La scrittura di un romanzo, oggi, sembra garantire autorevolezza agli autori. Di contro, l'Italia ha una tradizione solida soprattutto nella poesia e nel racconto. Per quale ragione però gli scrittori si sentono lontani da queste forme espressive? Solo un monopolio editoriale o dietro questo fenomeno si nasconde altro?
«Lei crede? Io non la penso così sulla presunta egemonia del romanzo. Lasciamo stare i prodotti di mercato. Penso, infatti, che i migliori scrittori italiani di questi anni onorino una prosa spuria, mista, che non trova più credibile il romanzo puro e stabilisce nuovi patti col lettore. Del resto la nostra letteratura più grande è composta da prosatori, non da narratori (il romanzo, com'è noto, arriva tardi in Italia): Machiavelli e Guicciardini, Vico, l'Alfieri autobiografico, Leopardi e il poco romanzesco Manzoni. Senza dire del Novecento che, per me, è stato il secolo della critica: da Borgese a Serra e Cecchi, da Longhi a Debenedetti, da Garboli a Baldacci, per stare solo ai morti».

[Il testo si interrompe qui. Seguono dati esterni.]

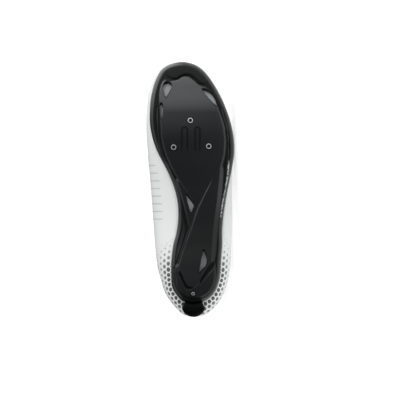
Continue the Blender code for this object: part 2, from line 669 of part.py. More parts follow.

Nei suoi libri più recenti, mi sembra ci sia stata una svolta tutta narrativa che però include anche una particolare forma di critica. In passato ha parlato di «critica della vita». Cosa intende?
«Una svolta senz'altro, ma fino a un certo punto: prima avevo già pubblicato un libro dedicato a Pellizza da Volpedo e al suicidio del socialismo che già aveva risolto la critica letteraria e d'arte in critica tout court. Si tratta in fondo di capire la vita, e non solo i libri (che della vita fanno parte, del resto), con gli strumenti della critica letteraria e trasformare così il romanzo, non più plausibile, in racconto critico di sé e del mondo.
In questi libri, se vogliamo, io faccio dell'egotismo critico: faccio finta di parlare sempre di me, ma per parlare di tutto, di modo che l'io, giganteggiando, diventi come la trave nell'occhio e non lo si avverta più».